┌────────
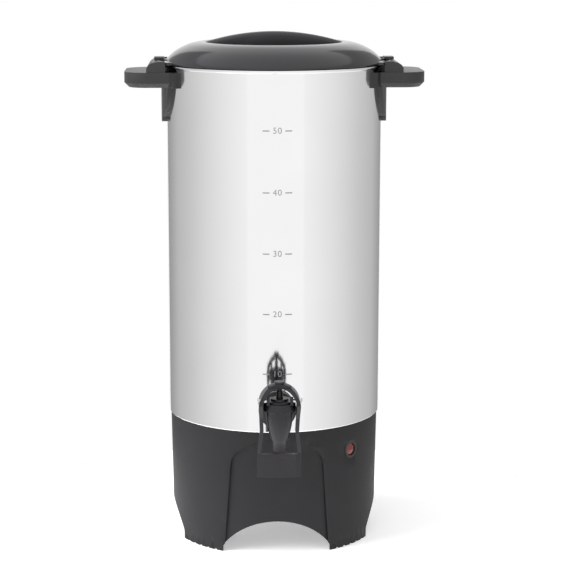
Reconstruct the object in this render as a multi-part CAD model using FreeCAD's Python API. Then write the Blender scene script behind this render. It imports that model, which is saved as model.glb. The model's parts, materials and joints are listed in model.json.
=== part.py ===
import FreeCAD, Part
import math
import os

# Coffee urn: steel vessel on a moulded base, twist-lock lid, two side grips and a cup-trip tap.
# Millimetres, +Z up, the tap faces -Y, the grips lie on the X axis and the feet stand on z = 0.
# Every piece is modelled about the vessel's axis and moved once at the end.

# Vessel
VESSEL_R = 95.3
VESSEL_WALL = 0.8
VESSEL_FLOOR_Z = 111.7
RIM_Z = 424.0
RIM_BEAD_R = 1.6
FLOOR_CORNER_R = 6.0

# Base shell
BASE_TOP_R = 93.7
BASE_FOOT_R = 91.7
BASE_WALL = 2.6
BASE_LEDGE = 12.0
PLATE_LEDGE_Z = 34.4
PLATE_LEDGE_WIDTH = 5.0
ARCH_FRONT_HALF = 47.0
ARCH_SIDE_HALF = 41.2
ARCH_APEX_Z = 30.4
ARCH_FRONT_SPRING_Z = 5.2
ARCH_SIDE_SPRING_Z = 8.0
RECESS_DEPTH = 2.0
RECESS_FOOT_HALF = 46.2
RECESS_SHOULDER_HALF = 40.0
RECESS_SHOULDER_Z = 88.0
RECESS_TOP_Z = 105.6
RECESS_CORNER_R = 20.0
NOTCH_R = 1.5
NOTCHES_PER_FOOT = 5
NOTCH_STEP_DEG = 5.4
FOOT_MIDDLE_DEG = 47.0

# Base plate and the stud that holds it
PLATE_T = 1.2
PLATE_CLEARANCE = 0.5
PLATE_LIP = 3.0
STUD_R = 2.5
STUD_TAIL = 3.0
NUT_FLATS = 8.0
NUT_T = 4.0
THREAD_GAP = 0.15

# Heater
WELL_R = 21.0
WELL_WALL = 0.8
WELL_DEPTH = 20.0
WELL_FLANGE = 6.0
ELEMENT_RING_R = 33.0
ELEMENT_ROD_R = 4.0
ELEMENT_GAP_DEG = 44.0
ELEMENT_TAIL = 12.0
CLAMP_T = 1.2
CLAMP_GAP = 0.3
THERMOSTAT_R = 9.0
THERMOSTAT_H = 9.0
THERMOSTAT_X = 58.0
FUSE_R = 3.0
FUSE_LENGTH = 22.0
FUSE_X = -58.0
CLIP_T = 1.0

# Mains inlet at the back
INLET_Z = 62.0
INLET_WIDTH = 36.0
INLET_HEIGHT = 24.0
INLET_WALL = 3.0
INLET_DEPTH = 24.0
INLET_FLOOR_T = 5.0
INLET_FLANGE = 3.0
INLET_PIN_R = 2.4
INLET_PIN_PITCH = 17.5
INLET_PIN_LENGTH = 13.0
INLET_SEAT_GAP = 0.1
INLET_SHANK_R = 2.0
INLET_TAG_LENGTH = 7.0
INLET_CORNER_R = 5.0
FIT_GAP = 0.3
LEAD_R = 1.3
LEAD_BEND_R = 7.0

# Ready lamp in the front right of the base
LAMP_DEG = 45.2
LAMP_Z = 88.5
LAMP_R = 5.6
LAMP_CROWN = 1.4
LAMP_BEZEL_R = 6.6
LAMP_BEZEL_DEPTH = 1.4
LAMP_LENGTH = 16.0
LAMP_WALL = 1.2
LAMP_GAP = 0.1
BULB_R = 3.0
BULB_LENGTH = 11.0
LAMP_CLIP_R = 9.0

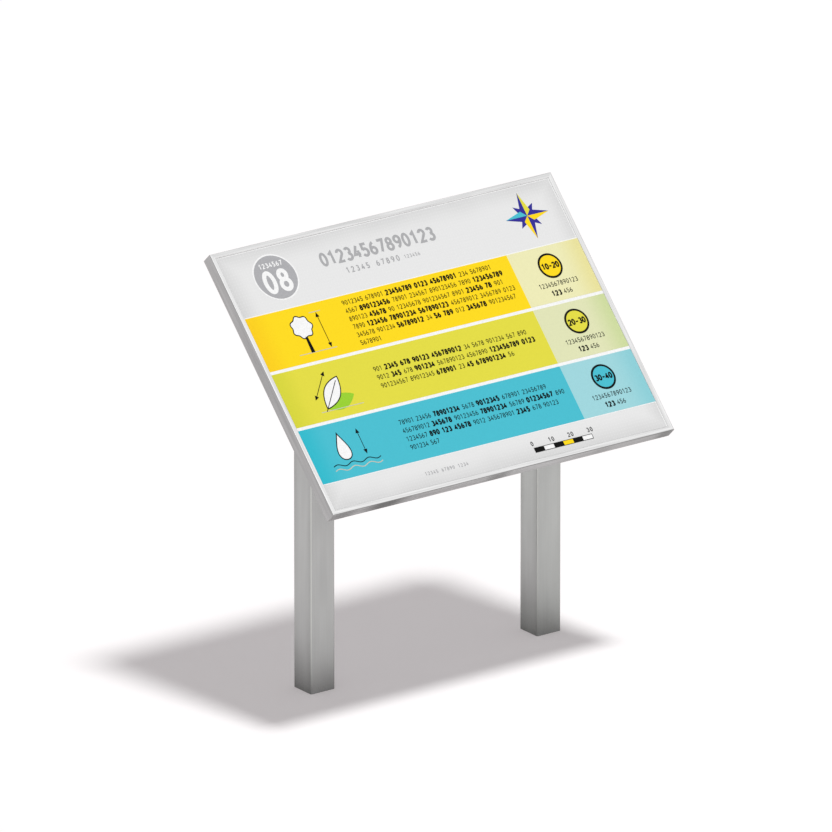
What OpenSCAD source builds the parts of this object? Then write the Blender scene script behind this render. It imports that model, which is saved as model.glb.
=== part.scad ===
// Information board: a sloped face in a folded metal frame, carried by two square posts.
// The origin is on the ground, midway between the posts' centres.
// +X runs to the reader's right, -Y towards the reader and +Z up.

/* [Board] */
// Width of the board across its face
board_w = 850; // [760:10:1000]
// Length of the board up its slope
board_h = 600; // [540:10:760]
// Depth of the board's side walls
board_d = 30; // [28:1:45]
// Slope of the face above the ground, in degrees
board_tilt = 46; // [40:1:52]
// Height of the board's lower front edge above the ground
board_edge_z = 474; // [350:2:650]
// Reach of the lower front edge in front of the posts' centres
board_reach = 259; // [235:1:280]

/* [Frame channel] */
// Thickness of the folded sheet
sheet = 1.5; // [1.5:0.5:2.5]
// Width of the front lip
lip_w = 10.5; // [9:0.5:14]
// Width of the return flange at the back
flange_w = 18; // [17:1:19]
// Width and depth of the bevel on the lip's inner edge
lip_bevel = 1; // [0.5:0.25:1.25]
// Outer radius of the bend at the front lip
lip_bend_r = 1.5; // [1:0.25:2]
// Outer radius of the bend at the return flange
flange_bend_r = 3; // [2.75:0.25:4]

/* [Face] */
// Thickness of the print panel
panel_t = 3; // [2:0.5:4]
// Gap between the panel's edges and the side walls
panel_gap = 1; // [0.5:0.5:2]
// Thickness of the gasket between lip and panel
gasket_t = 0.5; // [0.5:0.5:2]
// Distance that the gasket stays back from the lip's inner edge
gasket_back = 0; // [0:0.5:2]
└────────
▶ **EXERCISE INSTRUCTIONS**:
Without leaving anything out, give the entries again exactly.

▶ **OUTPUT**:
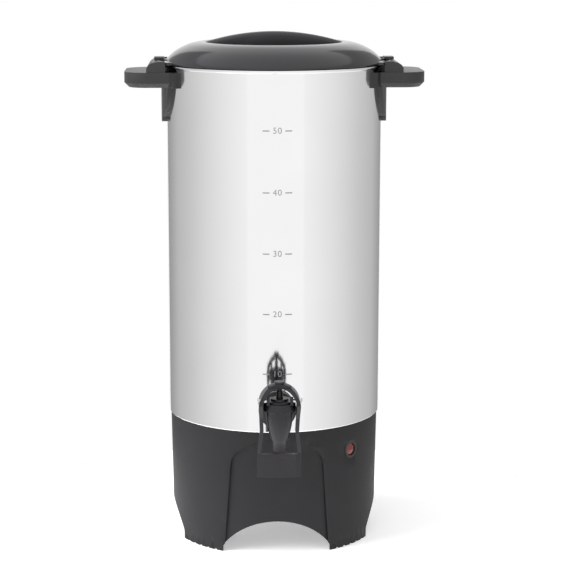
Reconstruct the object in this render as a multi-part CAD model using FreeCAD's Python API. Then write the Blender scene script behind this render. It imports that model, which is saved as model.glb. The model's parts, materials and joints are listed in model.json.
=== part.py ===
import FreeCAD, Part
import math
import os

# Coffee urn: steel vessel on a moulded base, twist-lock lid, two side grips and a cup-trip tap.
# Millimetres, +Z up, the tap faces -Y, the grips lie on the X axis and the feet stand on z = 0.
# Every piece is modelled about the vessel's axis and moved once at the end.

# Vessel
VESSEL_R = 95.3
VESSEL_WALL = 0.8
VESSEL_FLOOR_Z = 111.7
RIM_Z = 424.0
RIM_BEAD_R = 1.6
FLOOR_CORNER_R = 6.0

# Base shell
BASE_TOP_R = 93.7
BASE_FOOT_R = 91.7
BASE_WALL = 2.6
BASE_LEDGE = 12.0
PLATE_LEDGE_Z = 34.4
PLATE_LEDGE_WIDTH = 5.0
ARCH_FRONT_HALF = 47.0
ARCH_SIDE_HALF = 41.2
ARCH_APEX_Z = 30.4
ARCH_FRONT_SPRING_Z = 5.2
ARCH_SIDE_SPRING_Z = 8.0
RECESS_DEPTH = 2.0
RECESS_FOOT_HALF = 46.2
RECESS_SHOULDER_HALF = 40.0
RECESS_SHOULDER_Z = 88.0
RECESS_TOP_Z = 105.6
RECESS_CORNER_R = 20.0
NOTCH_R = 1.5
NOTCHES_PER_FOOT = 5
NOTCH_STEP_DEG = 5.4
FOOT_MIDDLE_DEG = 47.0

# Base plate and the stud that holds it
PLATE_T = 1.2
PLATE_CLEARANCE = 0.5
PLATE_LIP = 3.0
STUD_R = 2.5
STUD_TAIL = 3.0
NUT_FLATS = 8.0
NUT_T = 4.0
THREAD_GAP = 0.15

# Heater
WELL_R = 21.0
WELL_WALL = 0.8
WELL_DEPTH = 20.0
WELL_FLANGE = 6.0
ELEMENT_RING_R = 33.0
ELEMENT_ROD_R = 4.0
ELEMENT_GAP_DEG = 44.0
ELEMENT_TAIL = 12.0
CLAMP_T = 1.2
CLAMP_GAP = 0.3
THERMOSTAT_R = 9.0
THERMOSTAT_H = 9.0
THERMOSTAT_X = 58.0
FUSE_R = 3.0
FUSE_LENGTH = 22.0
FUSE_X = -58.0
CLIP_T = 1.0

# Mains inlet at the back
INLET_Z = 62.0
INLET_WIDTH = 36.0
INLET_HEIGHT = 24.0
INLET_WALL = 3.0
INLET_DEPTH = 24.0
INLET_FLOOR_T = 5.0
INLET_FLANGE = 3.0
INLET_PIN_R = 2.4
INLET_PIN_PITCH = 17.5
INLET_PIN_LENGTH = 13.0
INLET_SEAT_GAP = 0.1
INLET_SHANK_R = 2.0
INLET_TAG_LENGTH = 7.0
INLET_CORNER_R = 5.0
FIT_GAP = 0.3
LEAD_R = 1.3
LEAD_BEND_R = 7.0

# Ready lamp in the front right of the base
LAMP_DEG = 45.2
LAMP_Z = 88.5
LAMP_R = 5.6
LAMP_CROWN = 1.4
LAMP_BEZEL_R = 6.6
LAMP_BEZEL_DEPTH = 1.4
LAMP_LENGTH = 16.0
LAMP_WALL = 1.2
LAMP_GAP = 0.1
BULB_R = 3.0
BULB_LENGTH = 11.0
LAMP_CLIP_R = 9.0

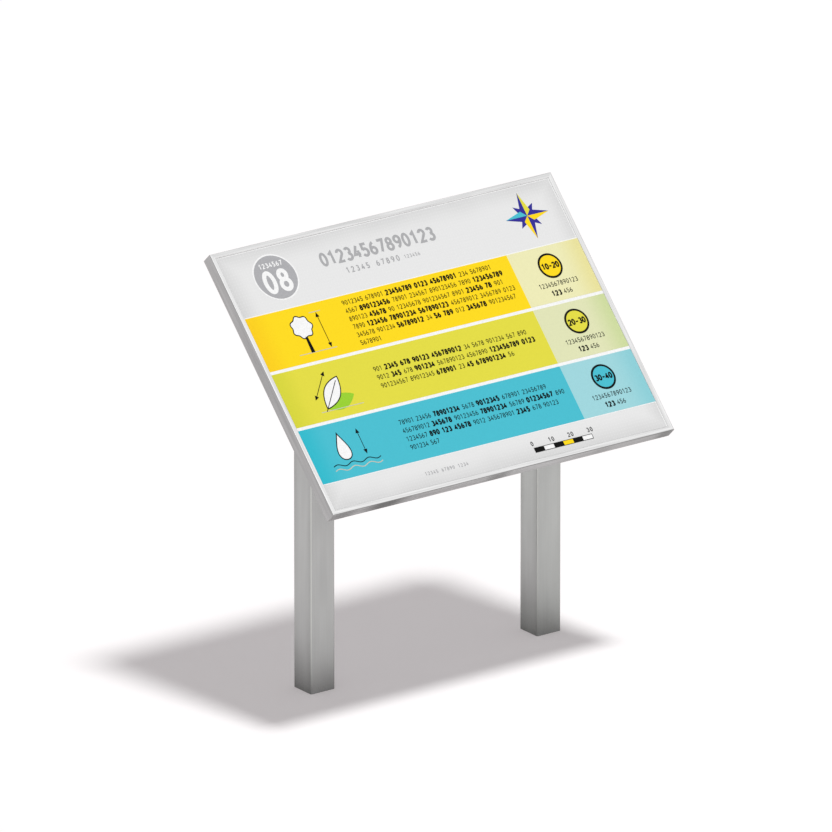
What OpenSCAD source builds the parts of this object? Then write the Blender scene script behind this render. It imports that model, which is saved as model.glb.
=== part.scad ===
// Information board: a sloped face in a folded metal frame, carried by two square posts.
// The origin is on the ground, midway between the posts' centres.
// +X runs to the reader's right, -Y towards the reader and +Z up.

/* [Board] */
// Width of the board across its face
board_w = 850; // [760:10:1000]
// Length of the board up its slope
board_h = 600; // [540:10:760]
// Depth of the board's side walls
board_d = 30; // [28:1:45]
// Slope of the face above the ground, in degrees
board_tilt = 46; // [40:1:52]
// Height of the board's lower front edge above the ground
board_edge_z = 474; // [350:2:650]
// Reach of the lower front edge in front of the posts' centres
board_reach = 259; // [235:1:280]

/* [Frame channel] */
// Thickness of the folded sheet
sheet = 1.5; // [1.5:0.5:2.5]
// Width of the front lip
lip_w = 10.5; // [9:0.5:14]
// Width of the return flange at the back
flange_w = 18; // [17:1:19]
// Width and depth of the bevel on the lip's inner edge
lip_bevel = 1; // [0.5:0.25:1.25]
// Outer radius of the bend at the front lip
lip_bend_r = 1.5; // [1:0.25:2]
// Outer radius of the bend at the return flange
flange_bend_r = 3; // [2.75:0.25:4]

/* [Face] */
// Thickness of the print panel
panel_t = 3; // [2:0.5:4]
// Gap between the panel's edges and the side walls
panel_gap = 1; // [0.5:0.5:2]
// Thickness of the gasket between lip and panel
gasket_t = 0.5; // [0.5:0.5:2]
// Distance that the gasket stays back from the lip's inner edge
gasket_back = 0; // [0:0.5:2]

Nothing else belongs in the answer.